The story begins on August 5, 1963, when Lee Harvey Oswald "visited a store managed by Carlos Bringuier, a Cuban refugee and avid opponent of Castro, and the New Orleans delegate of the Cuban student directorate. Oswald indicated an interest in joining the struggle against Castro. He told Bringuier that he had been a marine and was trained in guerrilla warfare, and that he was willing not only to train Cubans to fight Castro but also to join the fight himself. The next day Oswald returned to the store and left his 'Guidebook for Marines' for Bringuier."(1)
A few days later, a friend of Bringuier's saw Oswald passing out his pro-Castro Fair Play for Cuba Committee leaflets on Canal Street, not far from the store Bringuier managed. Bringuier and a couple of like-minded friends proceeded to the site of Oswald's mini-demonstration, and Bringuier was enraged to recognize Oswald as the wannabe anti-Castro activist of a few days before. Though no physical violence resulted, some heated words were uttered, a crowd gathered, and Oswald was arrested along with the three Cubans for disturbing the peace.(2)
Oswald didn't seem too fazed by the ordeal. "When I saw that was Oswald and he recognized me, he was also surprised, but just for a few seconds," Bringuier testified. "Immediately he smiled to me and he offered the hand to shake hands with me."(3)
While Oswald normally stamped either his home address or his post office box number on his handouts, some of the ones confiscated by the NOPD on this occasion had instead been stamped with the address, "544 CAMP ST."(4)
The FBI and the Warren Commission considered the possibility that Oswald might have indeed briefly rented such an office.(5) In a letter dated August 1, 1963, Oswald had written to Vincent T. Lee, head of the Fair Play for Cuba Committee in New York. In this letter, postmarked August 4, 1963, Oswald wrote: "In regards to my efforts to start a branch of the Fair Play for Cuba Committee in New Orleans . . . I rented an office as planned and was promptly closed 3 days later for some obsure [sic] reasons by the renters, they said something about remodeling, ect. [sic] I'm sure you understand after that I worked out of a post office box and by useing [sic] street demonstrations and some circular work have substained [sic] a great deal of interest but no new members. Through the efforts of some cuban-exial [sic] 'gusanos' a street demonstration [of Oswald's] was attacked and we were oficialy [sic] cautioned by the police."(6)
The FBI established that Oswald had not, in fact, rented an office at 544 Camp Street, and left it at that.(7)
In 1966, New Orleans District Attorney Jim Garrison took a second look at the address. He noted that around the corner from 544 Camp Street, located in the same building, was 531 Lafayette Street, which in 1963 had housed the private detective agency of William Guy Banister.(8) In his memoirs, Garrison states flatly that 544 Camp Street was "the entrance to Banister's office."(9) He writes that "both entrances -- 544 Camp and 531 Lafayette -- led to the same place."(10)

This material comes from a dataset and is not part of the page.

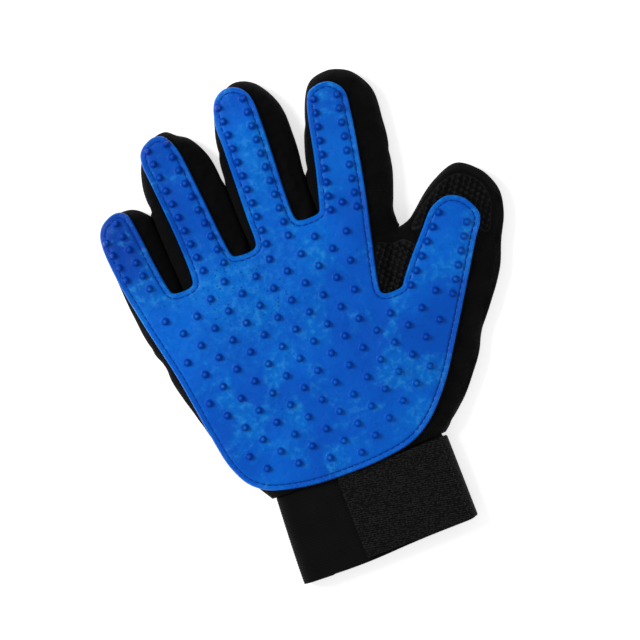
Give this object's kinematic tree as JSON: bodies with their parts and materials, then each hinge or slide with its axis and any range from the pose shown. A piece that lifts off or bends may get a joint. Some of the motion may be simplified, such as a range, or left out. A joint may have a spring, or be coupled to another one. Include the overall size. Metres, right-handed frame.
{
  "type": "grooming glove",
  "caption": "Pet grooming glove with a studded rubber palm pad, mesh back, stretch side walls and an elastic cuff with a hook-and-loop strap.",
  "frame": {"origin": "on the resting surface under the middle of the whole glove's box", "axes": "+Y from the cuff to the fingertips, +X to the thumb side, +Z out of the studded palm"},
  "size_m": [0.1883, 0.237, 0.0178],
  "materials": {
    "rubber": "soft satin moulded rubber",
    "air_mesh": "open air mesh",
    "knit": "fine stretch knit",
    "elastic": "ribbed elastic",
    "strap_webbing": "brushed woven strap",
    "loop_tape": "fuzzy loop tape",
    "hook_tape": "nylon hook tape",
    "thread": "twisted thread"
  },
  "bodies": {
    "palm": {"palm_back": "air_mesh", "little_side_gusset": "knit", "thumb_side_gusset": "knit", "web_little_ring": "knit", "web_ring_middle": "knit", "web_middle_index": "knit", "web_index_thumb": "knit", "palm_cloth": "air_mesh", "palm_pad": "rubber", "pad_thread": "thread", "elastic_cuff": "elastic", "loop_tape": "loop_tape", "strap_anchor": "strap_webbing", "strap_thread": "thread"},
    "strap": {"strap": "strap_webbing", "hook_tape": "hook_tape"},
    "little_base": {"little_base_back": "air_mesh", "little_base_sides": "knit", "little_base_cloth": "air_mesh", "little_base_pad": "rubber"},
    "little_tip": {"little_tip_back": "air_mesh", "little_tip_sides": "knit", "little_tip_cloth": "air_mesh", "little_tip_pad": "rubber"},
    "ring_base": {"ring_base_back": "air_mesh", "ring_base_sides": "knit", "ring_base_cloth": "air_mesh", "ring_base_pad": "rubber"},
    "ring_tip": {"ring_tip_back": "air_mesh", "ring_tip_sides": "knit", "ring_tip_cloth": "air_mesh", "ring_tip_pad": "rubber"},
    "middle_base": {"middle_base_back": "air_mesh", "middle_base_sides": "knit", "middle_base_cloth": "air_mesh", "middle_base_pad": "rubber"},
    "middle_tip": {"middle_tip_back": "air_mesh", "middle_tip_sides": "knit", "middle_tip_cloth": "air_mesh", "middle_tip_pad": "rubber"},
    "index_base": {"index_base_back": "air_mesh", "index_base_sides": "knit", "index_base_cloth": "air_mesh", "index_base_pad": "rubber"},
    "index_tip": {"index_tip_back": "air_mesh", "index_tip_sides": "knit", "index_tip_cloth": "air_mesh", "index_tip_pad": "rubber"},
    "thumb_base": {"thumb_base_back": "air_mesh", "thumb_base_sides": "knit", "thumb_base_cloth": "air_mesh", "thumb_base_pad": "rubber"},
    "thumb_tip": {"thumb_tip_back": "air_mesh", "thumb_tip_sides": "knit", "thumb_tip_cloth": "air_mesh", "thumb_tip_pad": "rubber"}
  },
  "joints": [
    {"name": "little_knuckle", "type": "hinge", "parent": "palm", "child": "little_base", "pos_m": [-0.0821, 0.0425, 0.0118], "axis": [0.9951, 0.0993, 0], "range_deg": [0, 65]},
    {"name": "little_middle_hinge", "type": "hinge", "parent": "little_base", "child": "little_tip", "pos_m": [-0.08389, 0.06041, 0.0118], "axis": [0.9951, 0.0993, 0], "range_deg": [0, 65]},
    {"name": "ring_knuckle", "type": "hinge", "parent": "palm", "child": "ring_base", "pos_m": [-0.0491, 0.0505, 0.0118], "axis": [0.9968, 0.0802, 0], "range_deg": [0, 65]},
    {"name": "ring_middle_hinge", "type": "hinge", "parent": "ring_base", "child": "ring_tip", "pos_m": [-0.05127, 0.07741, 0.0118], "axis": [0.9968, 0.0802, 0], "range_deg": [0, 65]},
    {"name": "middle_knuckle", "type": "hinge", "parent": "palm", "child": "middle_base", "pos_m": [-0.0127, 0.0555, 0.0118], "axis": [0.9992, -0.0401, 0], "range_deg": [0, 65]},
    {"name": "middle_middle_hinge", "type": "hinge", "parent": "middle_base", "child": "middle_tip", "pos_m": [-0.0115, 0.08548, 0.0118], "axis": [0.9992, -0.0401, 0], "range_deg": [0, 65]},
    {"name": "index_knuckle", "type": "hinge", "parent": "palm", "child": "index_base", "pos_m": [0.0232, 0.0553, 0.0118], "axis": [0.9763, -0.2164, 0], "range_deg": [0, 65]},
    {"name": "index_middle_hinge", "type": "hinge", "parent": "index_base", "child": "index_tip", "pos_m": [0.02883, 0.08068, 0.0118], "axis": [0.9763, -0.2164, 0], "range_deg": [0, 65]},
    {"name": "thumb_base_hinge", "type": "hinge", "parent": "palm", "child": "thumb_base", "pos_m": [0.0621, 0.0066, 0.0118], "axis": [0.6004, -0.7997, 0], "range_deg": [0, 45]},
    {"name": "thumb_tip_hinge", "type": "hinge", "parent": "thumb_base", "child": "thumb_tip", "pos_m": [0.07062, 0.01895, 0.0118], "axis": [0.6997, -0.7145, 0], "range_deg": [0, 50]},
    {"name": "strap_fold", "type": "hinge", "parent": "palm", "child": "strap", "pos_m": [0.0215, -0.0975, 0.0134], "axis": [0, 1, 0], "range_deg": [0, 160]}
  ]
}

Guy Banister, who died of a heart attack in 1964, had spent twenty years of his life with the FBI, sixteen of them as a Special Agent in Charge. After leaving the Bureau he moved to New Orleans, where he became active in local politics and community affairs. A notorious right-winger, anti-Communist, and white supremacist, he would have made an unlikely pal for Lee Harvey Oswald, but to Garrison, the address on Oswald's leaflet could mean nothing else.(11)

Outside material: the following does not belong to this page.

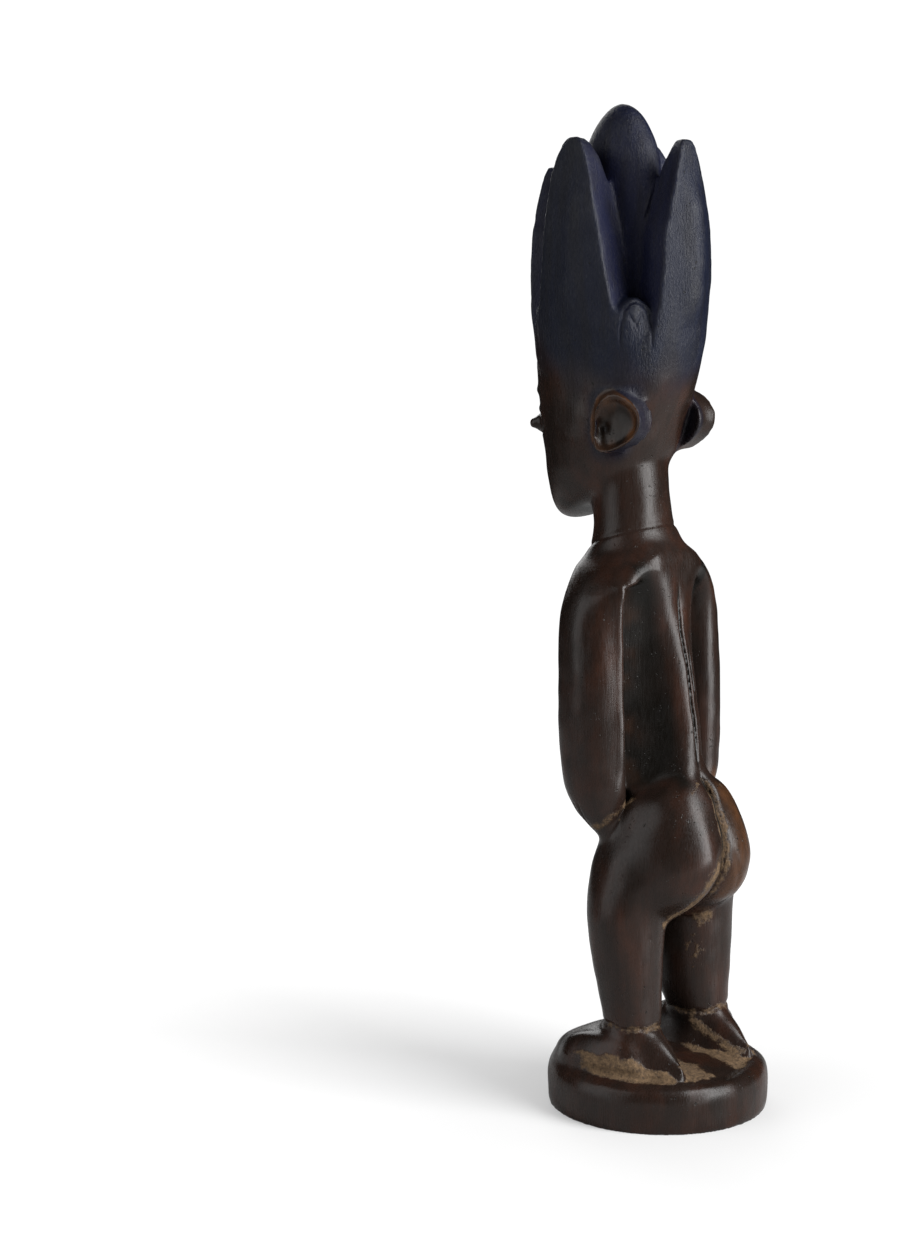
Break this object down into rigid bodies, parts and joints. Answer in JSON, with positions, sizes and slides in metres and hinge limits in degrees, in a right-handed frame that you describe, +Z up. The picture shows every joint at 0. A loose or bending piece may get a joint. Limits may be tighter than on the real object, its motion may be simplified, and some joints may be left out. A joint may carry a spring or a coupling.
{
  "type": "ibeji figure",
  "caption": "Standing carved wooden twin figure with a tall lobed headdress of hair, arms held at its sides, on a round plinth.",
  "frame": {"origin": "middle of the plinth's underside", "axes": "+Z up, the figure faces -Y and its left hand is on +X"},
  "size_m": [0.0628, 0.0756, 0.281],
  "materials": {
    "dark_wood": "dark brown handled wood with a soft gloss, the hair rubbed with indigo, pale dust in the hollows"
  },
  "bodies": {
    "root": {"ibeji_figure": "dark_wood"}
  },
  "joints": []
}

As far as Jim Garrison was concerned, this was the key that unlocked the entire mystery of the Kennedy assassination. If Oswald was hanging around with an ultraconservative like Banister, it could only indicate one thing: conspiracy.
In reality, however, 544 Camp Street was not Guy Banister's address, and when Garrison stated that the 544 Camp and 531 Lafayette addresses led to the same location, he was dead wrong.

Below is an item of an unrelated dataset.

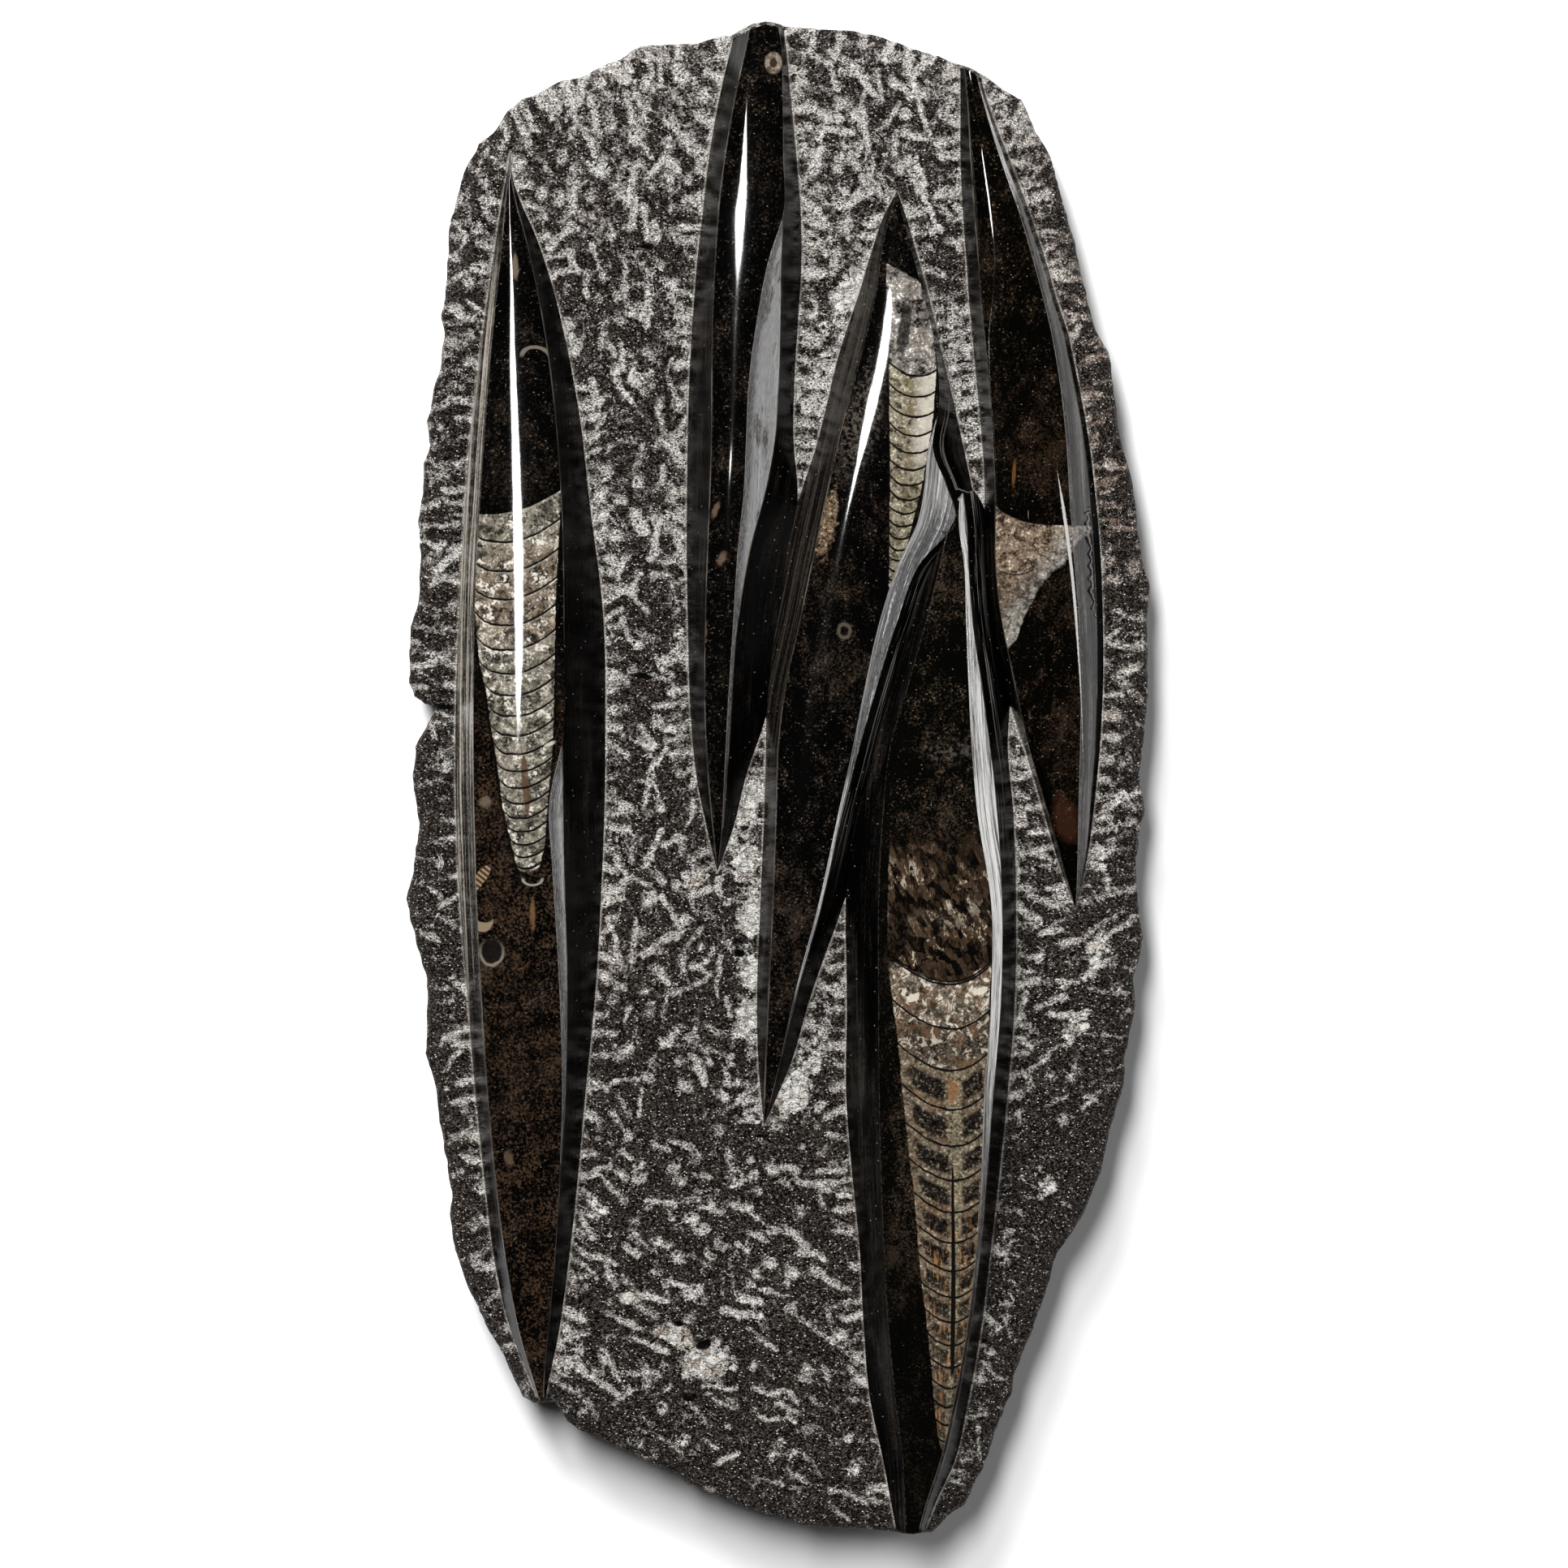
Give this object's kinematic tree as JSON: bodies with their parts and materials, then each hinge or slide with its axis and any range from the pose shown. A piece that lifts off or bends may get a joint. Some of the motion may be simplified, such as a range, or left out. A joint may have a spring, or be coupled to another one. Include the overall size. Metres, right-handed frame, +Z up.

Both addresses certainly did lead into the same structure of cement and steel, but contrary to what one reads in many books, the 544 Camp Street entrance did not lead to Banister's ground-level office, but only up a stairway to the second floor.(12) As onetime Banister employee Joe Newbrough puts it, "If you entered 544 Camp Street, the only way you could have gotten to Banister's office was to go out a window."(13) "Banister never even considered his office to be part of the Newman Building."(14)
The only relevance of the 544 Camp Street address would seem to be that it had briefly housed the office of the anti-Castro Cuban Revolutionary Council (CRC). That had been for only a few months in late 1961 and early 1962, though -- the CRC was long gone from the building by the time Lee Harvey Oswald showed up in the Big Easy in April 1963.(15)
Why, then, did Oswald stamp that address on his leaflets? It might be of some significance that the one occasion Oswald is known to have used pamphlets with the "544 Camp St." stamp was August 9, 1963, the day Carlos Bringuier and friends discovered him holding a "demonstration" only a few blocks from Bringuier's store.(16)
A year and a half earlier, 544 Camp Street had briefly been the workplace of none other than Carlos Bringuier, when he had served the Cuban Revolutionary Council out of its second-floor office, before resigning from the group to join the DRE.(17) If, as some believe, Oswald set out on August 9, 1963, to provoke Bringuier personally into a publicity-attracting skirmish -- possibly to help inflate his résumé for his expected entrée into Cuba -- the young Marxist might have believed it a wry touch to include Bringuier's onetime work address on his leaflets.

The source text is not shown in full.